Especialistas na área constitucional questionam prisão de homem via Lei de Segurança Nacional

Mineiro foi preso por tweet supostamente ameaçando o presidente

Por Vinicius Alves

PM de Minas entendeu tweet como incitação à prática de crimes
Em meio a uma visita do presidente da República Jair Bolsonaro a Uberlândia no início de março, João Reginaldo da Silva Júnior, de 24 anos, foi preso em flagrante após fazer um tweet em que citava a ida do presidente à cidade. "Gente, Bolsonaro em Udia (Uberlândia) amanhã (...) Alguém fecha virar herói nacional?", dizia a publicação. A prisão ocorreu na véspera da chegada e apenas algumas horas após a postagem.
A identificação da mensagem foi realizada pelo serviço de inteligência da Polícia Militar de Minas Gerais, que entendeu que o jovem estaria fazendo propaganda e incitação à prática de crimes contra a integridade física do presidente.
Ele teve sua prisão em flagrante lavrada pela Polícia Federal e sua conduta enquadrada em artigos da Lei de Segurança Nacional - Lei nº 7.170/1983. Às 18h de 4 de março, depois de Bolsonaro deixar a cidade, Silva Júnior deixou o Presídio Uberlândia I em liberdade provisória. 
Em nota, a defesa do jovem disse entender que a prisão foi uma medida indevida, desnecessária e desproporcional. Após ser solto, o mineiro deixou uma mensagem no Twitter prestando esclarecimentos: "Gostaria de deixar claro que meu tweet teve tom de humor e não de ameaça ou incitação de ódio. Sou uma pessoa anônima com poucos seguidores e pouco alcance, então, de forma alguma esperava incitar ódio das pessoas com o meu tweet, só tinha feito como brincadeira entre os meus seguidores, que, até o momento, eram apenas amigos próximos".

Lei criada antes da Constituição gera controvérsias

A Lei de Segurança Nacional (LSN) define os crimes contra a segurança nacional, a ordem política e social, estabelecendo seu processo e julgamento. Ela foi criada em 1983, antes mesmo da Constituição Federal de 1988 num período de ditadura militar no Brasil.
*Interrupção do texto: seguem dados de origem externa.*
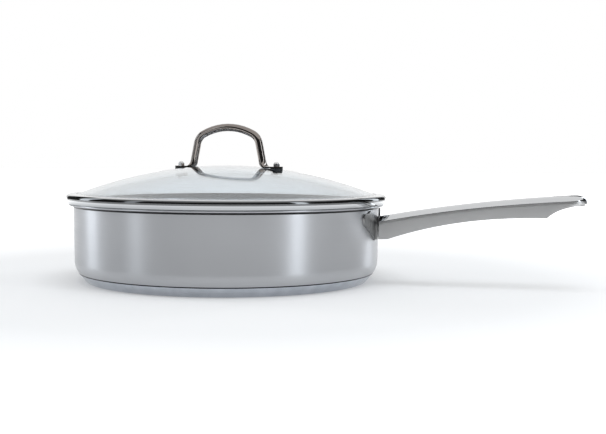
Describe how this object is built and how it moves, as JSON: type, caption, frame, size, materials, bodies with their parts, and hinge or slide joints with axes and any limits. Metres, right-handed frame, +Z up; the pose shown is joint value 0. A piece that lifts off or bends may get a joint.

Pouco utilizada após a redemocratização do país, a legislação voltou a ganhar destaque dado aos últimos acontecimentos, como a prisão do jovem mineiro e a do Deputado Estadual do Rio de Janeiro Daniel Silveira (PSL-RJ).
Para o professor universitário e doutor em Direito Constitucional Guilherme Amorim, a LSN é uma lei inadequada para os tempos atuais. "Ela foi elaborada em 1983, no final do período ditatorial, em um outro contexto político constitucional. Seria muito importante para a defesa da nossa atual constituição e das nossas instituições republicanas que tivéssemos uma lei que não fosse uma lei de segurança nacional, mas sim uma lei de defesa das instituições democráticas", destaca.
O professor substituto do Departamento de Direito Público e Filosofia do Direito da Ufrgs Lúcio Antônio Machado diz concordar com a abertura do procedimento investigatório após o tweet de João da Silva Júnior, mas não com o enquadramento da conduta nos artigos da LSN. "Não concordo em como ele foi responsabilizado. Nesse caso, há uma arbitrariedade do poder, sobretudo na tese fraca do flagrante delito".
A questão técnica da prisão em flagrante também levantou debate. Para o advogado criminalista Ademar Aparecido da Costa Filho, não há como sustentar que se tenha uma prisão desse modo a partir de uma postagem em rede social e que o tempo entre a publicação, os comentários e a prisão não configurariam um flagrante.
O advogado criminalista e professor da Escola de Direito da Pucrs, Guilherme Abrão avalia como exagerada a prisão nesse caso específico, e que embora o jovem mineiro tenha proferido palavras ofensivas ao presidente, a sua ameaça via rede social não teria a mínima chance de se concretizar. "Nesse caso a liberdade de expressão deve ser preservada, sem prejuízo de que o autor da ofensa ou ameaça venha a ser responsabilizado civil e/ou criminalmente. Contudo, por outro lado, o exercício dessas garantias não significa também que se pode sair por aí ofendendo quem quer que seja e incitando a violência. É preciso um equilíbrio, tanto no exercício da liberdade de expressão, quanto na utilização do Direito Penal para repressão de condutas que extrapolem o respeito e a civilidade", explica.
Atualmente estão em tramitação no Congresso Nacional cerca de 37 projetos de lei relacionados à LSN. Entre eles o PL 3.864/2020, que institui a Lei de Defesa do Estado Democrático de Direito - dentre seus objetivos está a revogação da LSN.